Capka also called on California to hire an independent third party to analyze and determine the cause of the main spillway’s failure and whether it could happen again. His memo said the board will hold meetings with officials from the state and FERC, and review the third party’s findings.
Jeffrey Mount of the nonpartisan Public Policy Institute of California said the situation "caught a break" with the dry weather early this week, which reduced inflows into Lake Oroville.
Referring to the 2005 documents, he said that FERC probably fell into the trap of engineering inertia.
Mount said it would be very expensive to line the emergency spillway with concrete and, moreover, the dam had functioned properly during heavy rains in 1997. Commissioners’ thinking, Mount said, was probably that "the dam had behaved well. We managed to handle the big flood of 1997 without major damage to the dam, so why would we correct course?"

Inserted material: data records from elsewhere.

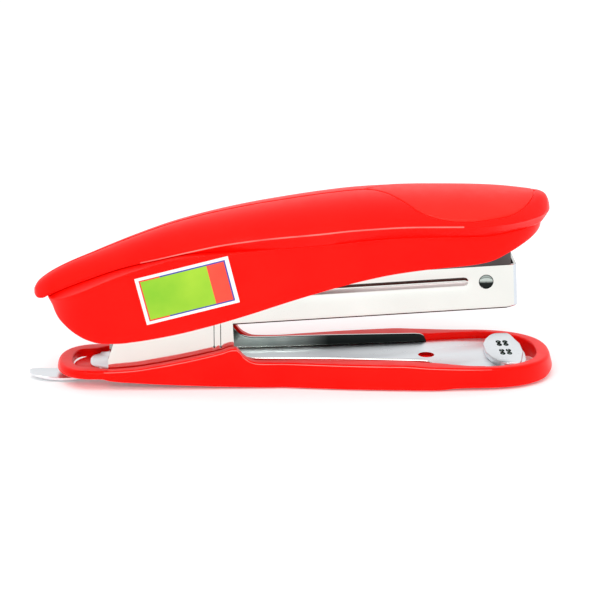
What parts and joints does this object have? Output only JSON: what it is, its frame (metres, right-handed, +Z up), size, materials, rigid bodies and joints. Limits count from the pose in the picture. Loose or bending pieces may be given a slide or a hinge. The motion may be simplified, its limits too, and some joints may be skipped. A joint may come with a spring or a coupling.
{
  "type": "mini desk stapler",
  "caption": "Small desk stapler: steel base channel and magazine on one rear hinge pin, anvil, rear staple-remover tongue, red moulded base ring and two-part handle cover.",
  "frame": {"origin": "centre of the whole object's box on the ground plane, under the middle of its length", "axes": "+X to the front (mouth end), +Y across to the far side, +Z up"},
  "size_m": [0.109, 0.027, 0.0399],
  "materials": {
    "red_plastic": "satin gloss moulded plastic",
    "pad_plastic": "fine satin",
    "label_paper": "plain printed sticker, no lettering",
    "dark_plastic": "satin",
    "nickel_steel": "bright nickel plate",
    "staple_wire": "galvanised wire, glued strip",
    "dark_steel": "oiled bright steel",
    "spring_steel": "drawn spring steel"
  },
  "bodies": {
    "base": {"base_ring": "red_plastic", "base_plate": "nickel_steel", "anvil_plate": "nickel_steel", "anvil_rivets": "nickel_steel", "staple_remover": "nickel_steel", "remover_rivets": "nickel_steel", "hinge_pin": "nickel_steel", "return_spring": "spring_steel"},
    "magazine": {"magazine_shell": "nickel_steel", "staple_core": "nickel_steel", "side_rivets": "nickel_steel", "staple_strip": "staple_wire", "pusher_rod": "nickel_steel", "rod_block": "nickel_steel", "pusher_spring": "spring_steel"},
    "pusher_body": {"pusher": "dark_plastic"},
    "handle": {"handle_frame": "dark_steel", "driver_blade": "dark_steel", "driver_rivets": "nickel_steel", "handle_spring": "spring_steel", "cover_skirt": "red_plastic", "cover_cap": "red_plastic", "thumb_pad": "pad_plastic", "label": "label_paper"}
  },
  "joints": [
    {"name": "magazine_hinge", "type": "hinge", "parent": "base", "child": "magazine", "pos_m": [-0.0313, 0, 0.0164], "axis": [0, 1, 0], "range_deg": [0, 7.6], "stiffness_Nm_per_rad": 0.35, "springref_deg": -11.46, "deforming": ["return_spring"]},
    {"name": "handle_hinge", "type": "hinge", "parent": "magazine", "child": "handle", "pos_m": [-0.0313, 0, 0.0164], "axis": [0, 1, 0], "range_deg": [-38, 4.5], "stiffness_Nm_per_rad": 0.5, "springref_deg": -1.15, "deforming": ["handle_spring"]},
    {"name": "pusher_slide", "type": "slide", "parent": "magazine", "child": "pusher_body", "axis": [0.9988, 0, 0.0482], "range_m": [-0.025, 0], "stiffness_N_per_m": 30, "springref_m": 0.03, "deforming": ["pusher_spring"]}
  ]
}
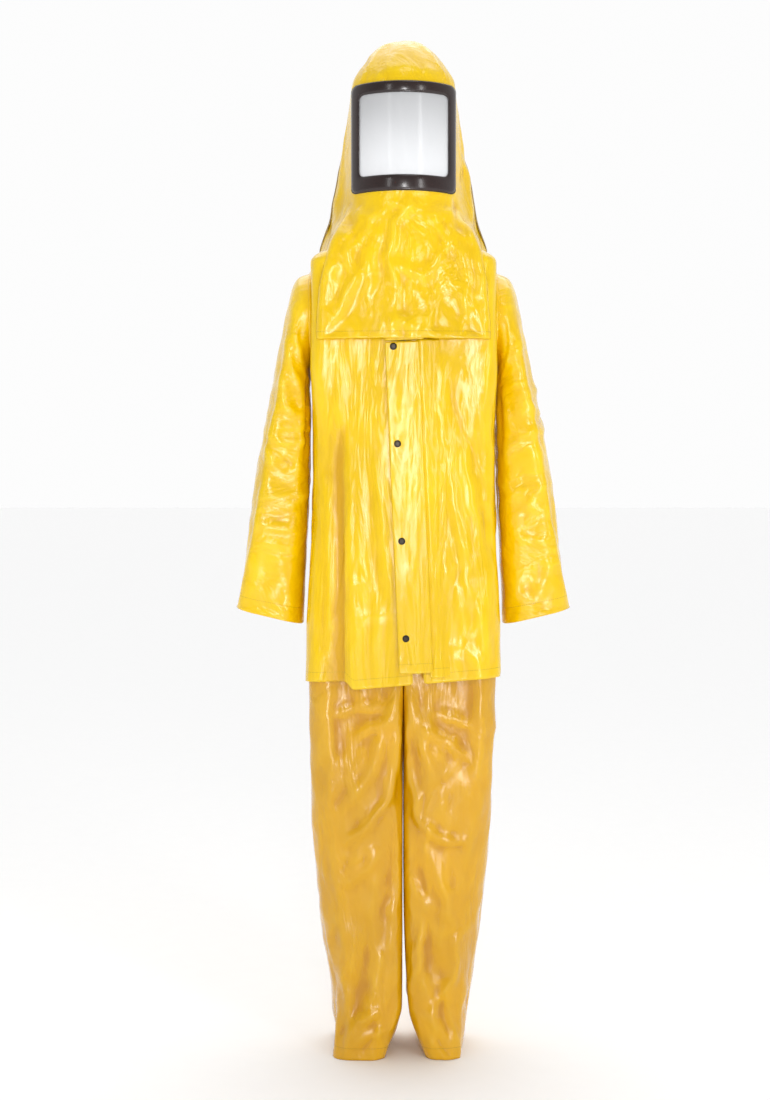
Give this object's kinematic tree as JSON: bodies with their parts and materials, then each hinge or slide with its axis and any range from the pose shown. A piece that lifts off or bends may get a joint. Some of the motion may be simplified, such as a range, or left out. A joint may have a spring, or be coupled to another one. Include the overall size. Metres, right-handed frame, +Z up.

He also raised the possibility that the events at Oroville provide a snapshot of what may come.
Climate change models are now predicting more times of extreme drought conditions followed by above-average rain years like California is currently experiencing, he said.
FERC may have dismissed the environmental groups’ concerns because previous models suggested that an event when the emergency spillway was needed was unlikely.
"Maybe it’s much more likely to occur than we thought," Mount said.
In the past, FERC has cited the complexities of climate modeling when U.S. EPA pushed the commission to take a closer look while reviewing hydroelectric projects.
In a 2014 approval of a pumped storage project in California, for example, FERC commissioners told EPA it would be too speculative to attempt to predict the effects of climate change. The agency also, however, said it retained authority to reopen the license to respond to changing environmental conditions, as well as new and reliable data.
"It would be too speculative," FERC wrote, "to attempt to predict future scenarios that may occur due to climate change."